One of my favorite stories in the world of mobile gaming is how Bungie’s classic ’90s first-person shooter series Marathon ended up coming to iOS. Prior to them being bought by Microsoft in 2000 to create the original Halo: Combat Evolved as an exclusive launch title for their upcoming Xbox console, Bungie open sourced the code for their Marathon trilogy and ever since a vibrant community has been porting the games to various platforms and creating mods in similar fashion to what has happened with Doom. Back in 2011 a member of that community named Daniel Blezek worked to create a port of the original Marathon for the iPad as a fun side project, and once we got word of it we were pretty excited.
However, there were some legal questions on whether the game could be officially released through Apple’s App Store with all the various open source licensing, but to everyone’s surprise Bungie themselves found out about the project and worked with Daniel to make it a reality in an official capacity. Thus in July of 2011 the original Marathon launched for the iPad for free.
It was freaking awesome playing through that classic again, and it played surprisingly well on the touchscreen. With the success of the first game it made sense to bring the sequels over too, and so in December of 2011 Marathon 2: Durandal was released and in May of 2012 Marathon Infinity was released, making the entire trilogy available to iOS device owners. Also all three games ended up with Universal support meaning they played on both the iPad and the iPhone.
It was all such a fun story, from the project starting out as a fan-made passion project to Bungie jumping in and making sure it all happened without a hitch. Unfortunately, keeping those games maintained alongside all of Apple’s constant hardware and software releases was a bit too much for Daniel Blezek to keep up with while also maintaining a full-time job and a family life. The Marathon trilogy on iOS stopped receiving updates in 2013 and slowly broke down and became unplayable on newer devices and versions of iOS.

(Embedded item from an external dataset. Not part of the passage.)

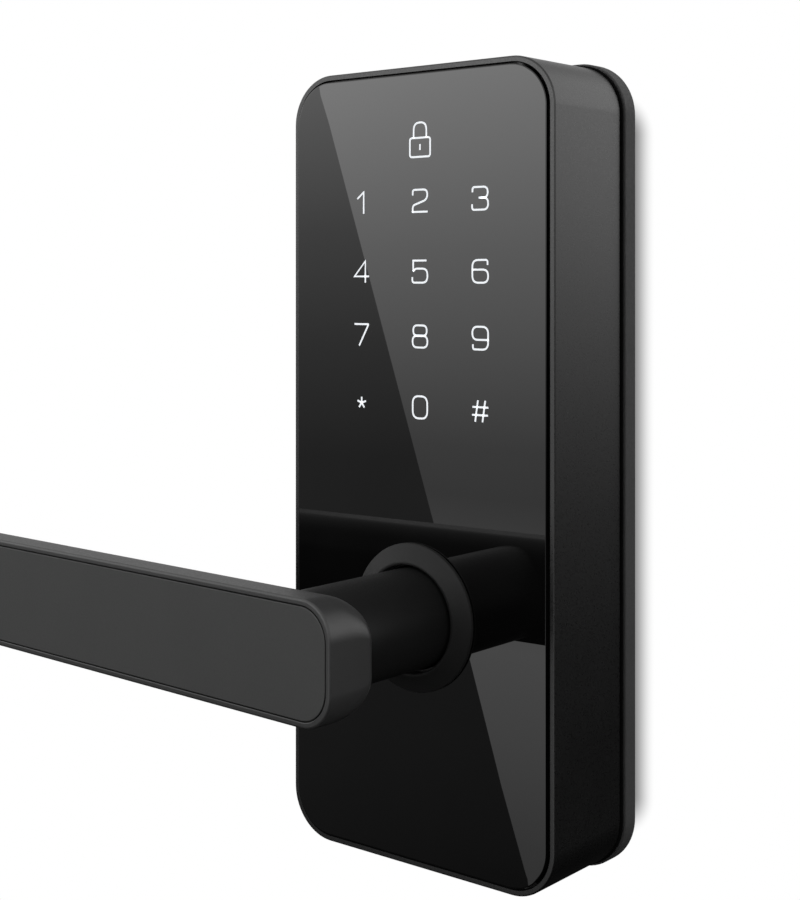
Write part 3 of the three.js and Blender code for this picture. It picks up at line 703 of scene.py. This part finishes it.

Then at some point a developer named Dustin Wenz showed up on the scene to continue the work on the iOS Marathon trilogy, and beginning in January of this year released compatibility updates for all three games. It wasn’t just getting them to run again though, as these updates also included things like full screen support for iPhone X models and additional options and features. These updates were brought to my attention in April where I gushed about how happy I was to see these classics get the love that they deserve, and even since that time more updates have been released for the game including full support for MFi, PS4, and Xbox One controllers.
WELL, did you know that later this month will mark the 25th anniversary of the original Marathon’s launch? Yep, a quarter century has passed since this groundbreaking series began, and the game’s current caretaker Dustin Wenz is planning on releasing a big update to celebrate the occasion. One of the big features of the update will be OpenGL ES 3.0 support, and since I am a complete programming dullard, I am told this will result in some fairly minor visual improvements including “a true perspective view (looking up and down no longer use y-shearing), lighting bloom, restoration fo the original ‘static’ effect, and more precise texture alignment."
Once it seems there’s no major issues with the update on the original game, the plan is to implement this into the Marathon 2 and Infinity which include data for illuminated surfaces and should provide more noticeable graphical improvement. The update will also include better control customization, improved auto-fire, and a transparent overhead map. Wenz wants to keep a steady stream of updates coming and is open to adding anything and everything that he or anyone else can think of that would make the game a better experience.
Did I mention anywhere that all three Marathon games are totally free on iOS? Because they are. Yes these are truly passion projects of everyone involved, not just in the iOS versions but of the entire Aleph One project in general over the past couple of decades. So if you have’t done so previously be sure to check out all the Marathon games on iOS and experience a big part of first-person shooter history, and look for the newest update to arrive in the next few weeks.